Desperately Seeking Speed Dating (with a Jam Motif)

Ages and ages ago, on the Life Itself Board, the lovely Mr Bestworst wanted me to write about, ahem, "speed dating with a jam motif" - righto, let's see what we got...



Desperately Seeking Speed Dating (with a Jam Motif)

As I detailed before, I’m not the world’s best dater. I’ve only once got on the right side of the great “benny/sultry” divide, and that resulted in marriage and children, so I guess I only needed to get it right once. My first kiss (by kiss, I mean pash of course, not catch and kiss) was when I was 14, with a boy called Cameron, who was a sensational committed kisser. Like most Australians, this happened when I was on a fort in the middle of a park, and the mood was ruined by a 7 year old on a pink bike who said “ooooh, lovers” in that classic kid way. Still fair play to Cameron who kept going through the potential embarrassment and kissed with great authority right until the end.

Feeling quite womanly after being pashed (even though Cameron and I were never truly meant to be together, as I liked Girlfriend and he liked Nirvana) I felt the need to try and set my other friends up with boyfriends. This was my gift back to the community that I was part of, and I got quite scientific about it. This was, keep in mind ,1992, long before anyone had coined the phrase “speed dating”, that most difficult of social situations where you get 15 minutes with each person in the room before someone blows a whistle and you move on. My friend Jacx went to a speed dating evening once and the person she liked the best was the one she had the best argument with. I offered her five dollars for each time she could get the conversation onto aardvarks, and she pocketed a good thirty bucks. However, I digress.

I’ve said before I had a clearly defined role at my school, to be a bridge between the social classes, and it was in that role that I noticed that Katrina, the girl that sat behind me, a definite A class girl who hung around at the bitchy table, had the hots for cute but dumb social grade C boy Benjamin, who liked throwing Push Pops at kids, and who had interesting theories on the influence of interstate teams in the Australian Rules Football league. It was clear to me that they were meant to be together, and could possibly, one day, if things went well, pash on the top of the fort in the same way that Cameron and I did. Luckily, I had the perfect solution, the fortune telling game.

In Grade 8, nothing swept through our school like the fortune telling game. Not even the brief 80s Adidas tracksuit revival caught on like the fortune telling game. It involved 6 categories, including 6 people you knew (3 good, 3 bad) and numbers. Through a secret code (that I won’t divulge here) an item in each category was crossed off until, say, one person was left on your “boys” list and that was who you would marry, the numbers column was how many kids you would have etc.
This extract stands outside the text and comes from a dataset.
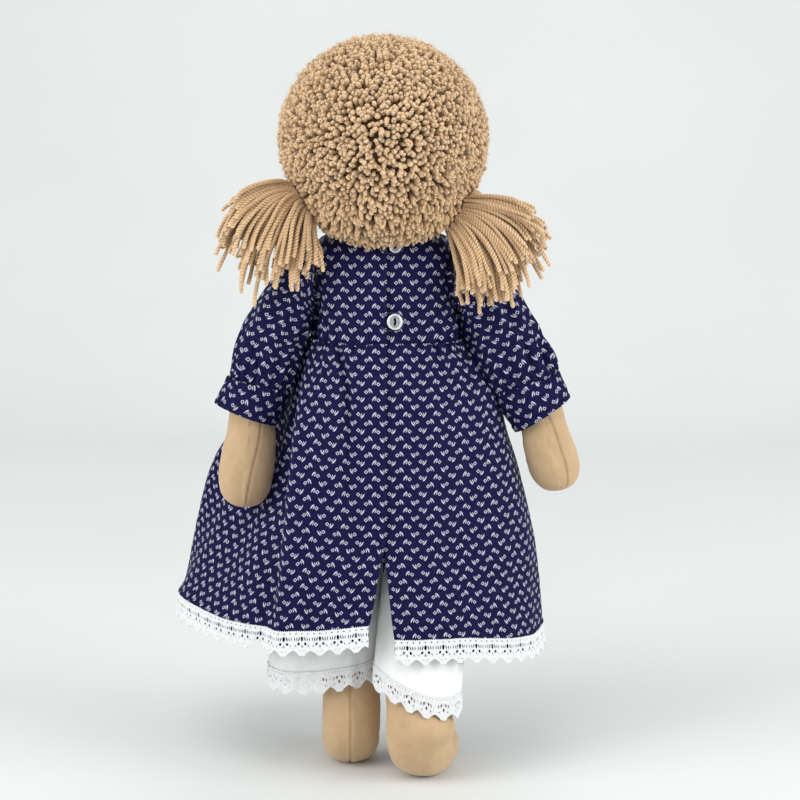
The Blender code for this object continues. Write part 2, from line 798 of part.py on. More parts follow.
# ---------------------------------------------------------------- skirt
# Plans of the outer face, from centre back over the left side to centre front and back over the right side
PLAN = {
    222: "0,41 15,42.5 31,41.5 44,38 50,30 53,20 54.5,8 56,-5 59,-16 66,-25 74,-36 69,-46 52,-50 34,-50 16,-51 0,-52"
    " -14,-51 -30,-47 -45,-38 -57,-25 -65,-8 -62,9 -53,23 -40,32 -26,38 -13,41",
    185: "0,49 18,51 38,50.5 53,47.5 59,40 61,29 62,17 64,4 69,-9 83,-21 104,-38 99,-57 76,-64 50,-64 24,-65 0,-67"
    " -20,-64 -42,-56 -60,-42 -73,-25 -79,-7 -75,13 -63,28 -47,38 -29,45 -14,48.5",
    140: "0,54.5 21,56 42,55.5 56,53 62,46 67,38 72,28 78,13 88,-4 105,-22 119,-46 108,-70 82,-79 54,-75 26,-77 0,-79"
    " -24,-76 -48,-66 -70,-49 -85,-28 -93,-6 -88,15 -74,31 -55,42 -34,50 -17,54",
    95: "0,57 22,58 43,57.5 58,55 67,48 77,41 90,32 105,19 119,0 129,-24 128,-52 113,-76 86,-84 56,-80 27,-81 0,-84"
    " -26,-80 -51,-69 -75,-51 -90,-29 -99,-6 -93,16 -78,34 -58,47 -36,56 -17,58",
}
plans = {
    z: [tuple(float(n) for n in p.split(",")) for p in text.split()]
    for z, text in PLAN.items()
}
angles = [math.atan2(x / 64, y / 46) for x, y in plans[222]]
plans[262] = [oval(45.0, 31.0, a, 2.2) for a in angles]
LEVELS = [262, 222, 185, 140, 95]
BACK_SLIT = {1: 9.0, -1: -6.0}  # edges of the slit at the hem
FRONT, COUNT = 15, 26


def plan_at(level, t):
    """A point of one plan; t counts its corners."""
    pts = plans[level]
    i = int(math.floor(t))
    f = t - i
    a, b, c, d = (pts[(i + k) % COUNT] for k in (-1, 0, 1, 2))
    return tuple(
        0.5
        * (
            2 * q
            + (r - p) * f
            + (2 * p - 5 * q + 4 * r - s) * f * f
            + (3 * q - p - 3 * r + s) * f**3
        )
        for p, q, r, s in zip(a, b, c, d)
    )


def between(table, u):
    for (a, p), (b, q) in zip(table, table[1:]):
        if u <= b:
            return p + (q - p) * (u - a) / (b - a)
    return table[-1][1]


def skirt_point(half, u, down, drop=0.0):
    """half 1 is the left half. u runs from centre back to centre front, down from waist to hem."""
    t = u * FRONT if half > 0 else COUNT - u * (COUNT - FRONT)
    pts = [plan_at(level, t) for level in LEVELS]
    x, y = smooth_table(pts, down)
    hem = between(HEM[half], u)
    zs = [(float(level),) for level in LEVELS]
    z = smooth_table(zs, down)[0]
    z += (hem - 95.0) * max(0.0, (down - 0.5) / 0.5)
    if down == 0:
        z = WAIST_Z
    slit = max(0.0, (down - 0.72) / 0.28)
    near_back = max(0.0, 1 - u * (FRONT if half > 0 else COUNT - FRONT) / 1.6)
    x += BACK_SLIT[half] * slit * near_back
    if u == 0:
        x += half * SEAM
    if u == 1:
        x += half * SEAM
    return x, y, z - drop


def skirt_side(name, half, columns):
    def at(u, v):
        return P(*skirt_point(half, u, 1 - v))

    return shell(name, at, columns, 7, NAVY, CLOTH)


def hem_lace(name, half, columns):
    def at(u, v):
        x, y, z = skirt_point(half, u, 1.0)
        return P(x * 1.004, y, z - 0.4 - (LACE_DEEP - 0.4) * (1 - v))

    return shell(name, at, columns, 1, LACE, 0.8)


skirt_side("skirt_left", 1, 26)
skirt_side("skirt_right", -1, 18)
hem_lace("hem_lace_left", 1, 26)
hem_lace("hem_lace_right", -1, 18)

# ---------------------------------------------------------------- bloomers
# z, outer edge x, inner edge x, front y, back y; above the crotch the inner edge is the centre seam
BLOOM = {
    1: [
        (253.0, 42.3, 0.0, -29.3, 29.3),
        (238.0, 44.0, 0.0, -31.5, 31.5),
        (218.0, 46.5, 0.0, -34.0, 34.0),
        (198.0, 48.0, 0.0, -36.5, 36.5),
        (180.0, 49.0, 0.0, -37.0, 37.0),
        (165.0, 49.5, 0.0, -36.0, 34.0),
        (152.0, 50.5, 0.7, -30.0, 29.0),
        (140.0, 52.0, 1.0, -27.0, 29.0),
        (115.0, 58.0, 1.0, -23.0, 31.5),
        (88.0, 66.0, 0.8, -19.0, 35.0),
        (64.0, 71.0, 0.4, -16.0, 38.6),
    ],
    -1: [
        (253.0, 42.3, 0.0, -29.3, 29.3),
        (238.0, 44.0, 0.0, -31.5, 31.5),
        (218.0, 46.5, 0.0, -34.0, 34.0),
        (198.0, 48.0, 0.0, -36.5, 36.5),
        (180.0, 48.5, 0.0, -36.0, 37.0),
        (165.0, 48.5, 0.0, -32.0, 37.0),
        (152.0, 48.5, 0.7, -26.0, 37.0),
        (140.0, 48.5, 1.0, -20.0, 38.0),
        (115.0, 49.0, 0.7, -14.0, 47.0),
        (88.0, 49.0, 0.2, -4.0, 52.3),
        (54.5, 45.8, 0.0, 6.0, 61.2),
    ],
}
# how far the two free edges have closed round the leg: 0 on the centre seam, 1 at the inner leg
CLOSE = (0, 0, 0, 0, 0, 0.12, 0.8, 1, 1, 1, 1)
# the right leg's inner back corner is swept behind the left leg; both hems are higher at the inner back
SWEEP = {1: (0,) * 11, -1: (0, 0, 0, 0, 0, 0, 0, 2.0, 5.0, 8.0, 10.0)}
RAISE = {
    1: (0, 0, 0, 0, 0, 0, 0, 0, 1.5, 4.0, 8.0),
    -1: (0, 0, 0, 0, 0, 0, 0, 0, 3.0, 11.0, 21.0),
}


def bloom_at(rows, side, u, i):
    z, out, inn, front, back = rows[i]
    cy, b = (front + back) / 2, (back - front) / 2
    k = CLOSE[i]
    # above the crotch half an oval about x = 0, below it a whole oval about the leg
    ang = u * math.pi
    hx, hy = oval(out, b, ang, 2.3)
    hx = max(hx, 0.0) + SEAM
    ang = (0.5 - 0.5) * math.pi + (-math.pi / 2 + 0.02 + u * (math.tau - 0.04))
    lx, ly = oval((out - inn) / 2, b, ang, 2.5)
    lx += (out + inn) / 2
    x = hx + (lx - hx) * k
    y = hy + (ly - hy) * k
    inner = min(1.0, max(0.0, (out - x) / (out - inn)))
    x -= SWEEP[side][i] * inner * min(1.0, max(0.0, (y / b - 0.15) / 0.55))
    z += RAISE[side][i] * inner * inner
    if side < 0:
        y -= 0.35 * RAISE[side][i] * inner * inner * max(0.0, y / b)
    return side * x, cy + y, z


def bloomers(name, side):
    rows = BLOOM[side]

    def at(u, v):
        return P(*bloom_at(rows, side, u, round((1 - v) * (len(rows) - 1))))

    def mid(c):
        z = c.z / MM
        k = min(1.0, max(0.0, (160 - z) / 15))
        r = min(rows, key=lambda r: abs(r[0] - z))
        return P(side * (r[1] + r[2]) / 2 * k, (r[3] + r[4]) / 2, z)

    return shell(name, at, 18, len(rows) - 1, COTTON, 0.8, centre=mid)


def bloomers_lace(name, side):
    rows = BLOOM[side]
    steps = 18

    def at(u, v):
        x, y, z = bloom_at(rows, side, u, len(rows) - 1)
        deep = LACE_DEEP - 0.4
        return P(x, y, z - 0.4 - deep * (1 - v))

    return shell(
        name,
        at,
        steps,
        1,
        LACE,
        0.8,
        centre=lambda c: P(side * 30, (rows[-1][3] + rows[-1][4]) / 2, c.z / MM),
    )


for side, word in ((1, "left"), (-1, "right")):
    bloomers("bloomers_" + word, side)
    bloomers_lace("bloomers_lace_" + word, side)
ring_band(
    "waist_elastic", [(253.5, 42.5, 29.5), (258.5, 42.4, 29.4)], 24, ELASTIC, 0.8, n=2.1
)

# ---------------------------------------------------------------- origins on the joint axes


def on_axis(x, y, z, names):
    """Puts the origins of a moving body's pieces on its joint axis; the pieces stay where they are."""
    q = P(x, y, z)
    for name in names:
        ob = bpy.data.objects[name]
        ob.data.transform(Matrix.Translation(-q))
        ob.location = q


on_axis(0, 0, 320, ["neck_core", "neck_thread"])
on_axis(
    0,
    0,
    PIVOT_Z,
    [
        "head_skin",
        "head_stuffing",
        "eye_left",
        "eye_right",
        "mouth",
        "hair_pile",
        "hair_tie_left",
        "hair_tie_right",
    ],
)
for side, word in ((1, "left"), (-1, "right")):
    on_axis(side * PIG_ROOT[0], PIG_ROOT[1], PIG_ROOT[2], ["pigtail_" + word])
    on_axis(
        side * SHOULDER[0],
        SHOULDER[1],
        SHOULDER[2],
        [n + word for n in ("arm_skin_", "arm_stuffing_", "sleeve_", "cuff_")],
    )
    on_axis(
        side * HIP_X,
        0,
        HIP_Z,
        [
            n + word
            for n in ("leg_skin_", "leg_stuffing_", "bloomers_", "bloomers_lace_")
        ],
    )
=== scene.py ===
import math

import bmesh
import bpy
import numpy as np
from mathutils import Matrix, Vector

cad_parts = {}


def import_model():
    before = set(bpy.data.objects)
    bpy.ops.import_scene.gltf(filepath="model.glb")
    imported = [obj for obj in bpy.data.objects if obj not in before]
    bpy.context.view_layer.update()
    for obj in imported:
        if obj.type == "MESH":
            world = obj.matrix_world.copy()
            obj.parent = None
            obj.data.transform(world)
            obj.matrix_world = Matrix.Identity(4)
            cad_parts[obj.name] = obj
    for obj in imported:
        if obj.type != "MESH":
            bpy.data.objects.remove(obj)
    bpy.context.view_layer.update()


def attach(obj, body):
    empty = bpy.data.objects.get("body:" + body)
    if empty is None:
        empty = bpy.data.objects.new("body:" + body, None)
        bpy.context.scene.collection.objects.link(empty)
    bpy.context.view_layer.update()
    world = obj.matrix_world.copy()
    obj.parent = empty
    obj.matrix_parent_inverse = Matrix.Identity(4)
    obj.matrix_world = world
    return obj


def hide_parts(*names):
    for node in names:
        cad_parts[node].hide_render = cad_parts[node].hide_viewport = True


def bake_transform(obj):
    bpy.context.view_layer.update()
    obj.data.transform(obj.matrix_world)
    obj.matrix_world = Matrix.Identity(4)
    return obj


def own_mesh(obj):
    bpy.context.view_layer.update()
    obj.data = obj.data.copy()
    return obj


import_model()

# Millimetres in the doll's own frame here, metres in the scene. Face to -Y, up +Z, the doll's left +X.
BX, BY = -5.9, 10.7
HEAD_Z, HEAD_R = 384.0, 50.5
TAU = math.tau


def world(p):
    return (np.asarray(p, float) + (BX, BY, 0.0)) * 0.001


# ------------------------------------------------------------------ camera
cam_data = bpy.data.cameras.new("camera")
cam_data.lens = 85
cam_data.sensor_width = 36
cam = bpy.data.objects.new("camera", cam_data)
bpy.context.scene.collection.objects.link(cam)
cam.location = (-0.0153, 1.1435, 0.4044)
aim = Vector((-0.0153, 0.0107, 0.2251))
cam.rotation_euler = (aim - cam.location).to_track_quat("-Z", "Y").to_euler()
bpy.context.scene.camera = cam

# ------------------------------------------------------------------ smooth random numbers


def noise1(x, seed, step=1.0):
    """Smooth noise along x, about -1 to 1, one value per step."""
    x = np.asarray(x, float) / step
    i = np.floor(x).astype(np.int64)
    f = x - i
    f = f * f * (3 - 2 * f)

    def h(k):
        n = (k * 374761393 + seed * 668265263) & 0x7FFFFFFF
        n = ((n ^ (n >> 13)) * 1274126177) & 0x7FFFFFFF
        return ((n ^ (n >> 16)) & 0xFFFF) / 32767.5 - 1

    return h(i) * (1 - f) + h(i + 1) * f


def noise2(x, y, seed, step=1.0):
    x, y = np.broadcast_arrays(
        np.asarray(x, float) / step, np.asarray(y, float) / step
    )
    i, j = np.floor(x).astype(np.int64), np.floor(y).astype(np.int64)
    f, g = x - i, y - j
    f, g = f * f * (3 - 2 * f), g * g * (3 - 2 * g)

    def h(a, b):
        n = (a * 374761393 + b * 1103515245 + seed * 668265263) & 0x7FFFFFFF
        n = ((n ^ (n >> 13)) * 1274126177) & 0x7FFFFFFF
        return ((n ^ (n >> 16)) & 0xFFFF) / 32767.5 - 1

    return (h(i, j) * (1 - f) + h(i + 1, j) * f) * (1 - g) + (
        h(i, j + 1) * (1 - f) + h(i + 1, j + 1) * f
    ) * g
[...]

It got to the point you couldn’t move for hearing someone yelling “I’m not marrying HIM!” as if your fate was set in stone. I can’t remember who was the first person to engage us with this game, but they should have patented it, as 5 or 6 people began to claim it as their invention. I did realise that the more we played this game, the more likely it was we could find an easy way to ensure that Katrina and Benjamin could be together, without either of them losing their social standings.
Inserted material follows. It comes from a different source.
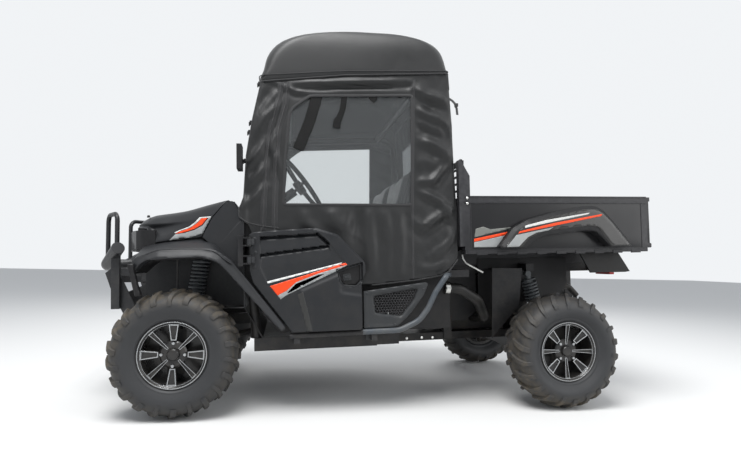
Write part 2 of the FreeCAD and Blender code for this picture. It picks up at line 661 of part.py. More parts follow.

“Benjamin did that game today,” I said one day in Science, quite idly.

“Really?” said Katrina, fiddling idly with a bunsen burner.
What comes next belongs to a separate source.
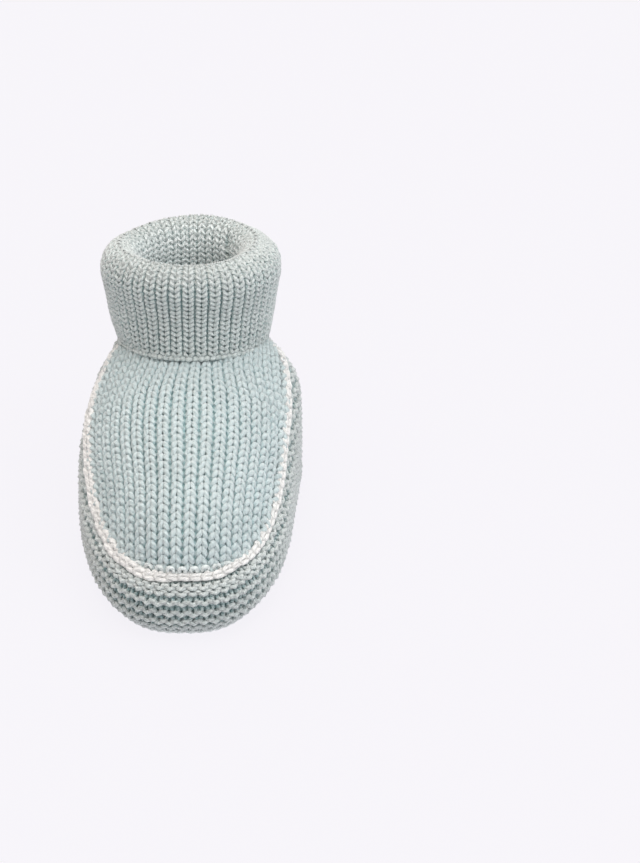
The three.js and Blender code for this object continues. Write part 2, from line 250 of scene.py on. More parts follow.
class Strands:
    """Collects strands and shells for one mesh: corners, faces, yarn coordinates and the value that
    sets the painted shade.
    """

    def __init__(self):
        self.corners = []
        self.quads = []
        self.uvs = []
        self.relief_shade = []
        self.slots = []
        self.count = 0

    def add_quads(self, corners, quads, uvs, relief_shade, slot):
        self.corners.append(corners)
        self.quads.append(quads + self.count)
        self.uvs.append(uvs)
        self.relief_shade.append(relief_shade)
        self.slots.append(np.full(len(quads), slot))
        self.count += len(corners)

    def strand(self, path, normal, radius, relief_shade=None, closed=False, sides=SIDES, slot=0):
        """A round strand along a path. normal keeps its sides from twisting."""
        n = len(path)
        if n < 3:
            return
        if closed:
            tangent = np.roll(path, -1, axis=0) - np.roll(path, 1, axis=0)
        else:
            tangent = np.gradient(path, axis=0)
        tangent /= np.linalg.norm(tangent, axis=1)[:, None] + 1e-9
        side = np.cross(tangent, normal)
        side /= np.linalg.norm(side, axis=1)[:, None] + 1e-9
        up = np.cross(side, tangent)
        angle = np.arange(sides) / sides * TURN
        radius = radius * (1 + rng.normal(0, 0.05, n))
        if not closed:
            radius[0] *= 0.3
            radius[-1] *= 0.3
        ring = (
            up[:, None, :] * np.cos(angle)[None, :, None]
            + side[:, None, :] * np.sin(angle)[None, :, None]
        )
        corners = (path[:, None, :] + ring * radius[:, None, None]).reshape(-1, 3)
        spans = n if closed else n - 1
        i = np.arange(spans)[:, None]
        k = np.arange(sides)[None, :]
        i1 = (i + 1) % n
        k1 = (k + 1) % sides
        quads = np.stack(
            [i * sides + k, i * sides + k1, i1 * sides + k1, i1 * sides + k], axis=-1
        ).reshape(-1, 4)
        steps = np.linalg.norm(np.diff(path, axis=0), axis=1)
        last = np.linalg.norm(path[0] - path[-1])
        length = np.concatenate([[0], np.cumsum(steps), [np.sum(steps) + last]])
        u0 = np.broadcast_to(length[i], (spans, sides))
        u1 = np.broadcast_to(length[i + 1], (spans, sides))
        v0 = np.broadcast_to(k / sides, (spans, sides))
        v1 = np.broadcast_to((k + 1) / sides, (spans, sides))
        uvs = np.stack([
            np.stack([u0, v0], -1), np.stack([u0, v1], -1),
            np.stack([u1, v1], -1), np.stack([u1, v0], -1),
        ], axis=2).reshape(-1, 4, 2)
        if relief_shade is None:
            relief_shade = np.ones(n)
        # Painted shade: lighter on the side of each strand facing away from the fabric, darker on the
        # side against it and where the strand lies deep.
        furrow_shade = np.clip(relief_shade[:, None] + 0.22 * np.cos(angle)[None, :] - 0.1, 0, 1)
        if not closed:
            caps = []
            for end in (0, (n - 1) * sides):
                half = sides // 2
                order = range(half - 1) if end == 0 else range(half - 1)
                for m in order:
                    cap = [end + m, end + m + 1, end + sides - 2 - m, end + sides - 1 - m]
                    caps.append(cap[::-1] if end else cap)
            quads = np.concatenate([quads, np.array(caps)])
            uvs = np.concatenate([uvs, np.zeros((len(caps), 4, 2))])
        self.add_quads(corners, quads, uvs, furrow_shade.ravel(), slot)

    def shell(self, outer, inner, wrap=False, slot=1):
        """Closed backing sheet between two grids of points; it fills the gaps between stitches with
        painted shade.
        """
        rows, columns = outer.shape[:2]
        corners = np.concatenate([outer.reshape(-1, 3), inner.reshape(-1, 3)])
        layer = rows * columns
        spans = rows if wrap else rows - 1
        i = np.arange(spans)[:, None]
        j = np.arange(columns - 1)[None, :]
        i1 = (i + 1) % rows
        face = np.stack([
            i * columns + j + 0 * i1, i1 * columns + j, i1 * columns + j + 1, i * columns + j + 1
        ], axis=-1).reshape(-1, 4)
        quads = [face, face[:, ::-1] + layer]
        for edge in (0, columns - 1):
            a = (np.arange(spans)) * columns + edge
            b = ((np.arange(spans) + 1) % rows) * columns + edge
            rim = np.stack([a, a + layer, b + layer, b], axis=1)
            quads.append(rim if edge == 0 else rim[:, ::-1])
        if not wrap:
            for row in (0, rows - 1):
                a = row * columns + np.arange(columns - 1)
                rim = np.stack([a, a + 1, a + 1 + layer, a + layer], axis=1)
                quads.append(rim if row == 0 else rim[:, ::-1])
        quads = np.concatenate(quads)
        uvs = corners[quads][:, :, :2] / 3.0
        # A low value gives the sheet the wool's painted shade colour.
        self.add_quads(corners, quads, uvs, np.full(len(corners), 0.25), slot)

    def mesh_object(self, name, materials):
        corners = world(np.concatenate(self.corners))
        quads = np.concatenate(self.quads)
        mesh = bpy.data.meshes.new(name)
        mesh.vertices.add(len(corners))
        mesh.vertices.foreach_set("co", corners.astype(np.float32).ravel())
        mesh.loops.add(quads.size)
        mesh.loops.foreach_set("vertex_index", quads.astype(np.int32).ravel())
        mesh.polygons.add(len(quads))
        mesh.polygons.foreach_set("loop_start", np.arange(0, quads.size, 4, dtype=np.int32))
        mesh.polygons.foreach_set("material_index", np.concatenate(self.slots).astype(np.int32))
        mesh.update(calc_edges=True)
        layer = mesh.uv_layers.new(name="yarn")
        layer.data.foreach_set("uv", np.concatenate(self.uvs).astype(np.float32).ravel())
        relief_shade = mesh.attributes.new("relief_shade", "FLOAT", "POINT")
        relief_shade.data.foreach_set("value", np.concatenate(self.relief_shade).astype(np.float32))
        mesh.shade_smooth()
        for material in materials:
            mesh.materials.append(material)
        piece = bpy.data.objects.new(name, mesh)
        bpy.context.scene.collection.objects.link(piece)
        return piece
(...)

“Yeah, he’s going to marry YOU apparently,” I said, fixing a pair of Biggles-esque safety goggles to my head.

She smiled, then nearly set herself on fire leaning to close to the bunsen burner. I took the opportunity to sidle up to Benjamin, who in my mind had a pencil up his nose, but that was probably Mark Leaman, our school benny.

“Katrina did that test you know,” I said, for the boys called it “the test” and the girls called it “the game”, as we began to grow apart, and our differences became more pronounced.

“Sweet” he said. “Who’d she marry?”

“You!” I said, poking him in the chest.

I walked back to Katrina, and nodded. I paused crucially, and then kept the repartee going.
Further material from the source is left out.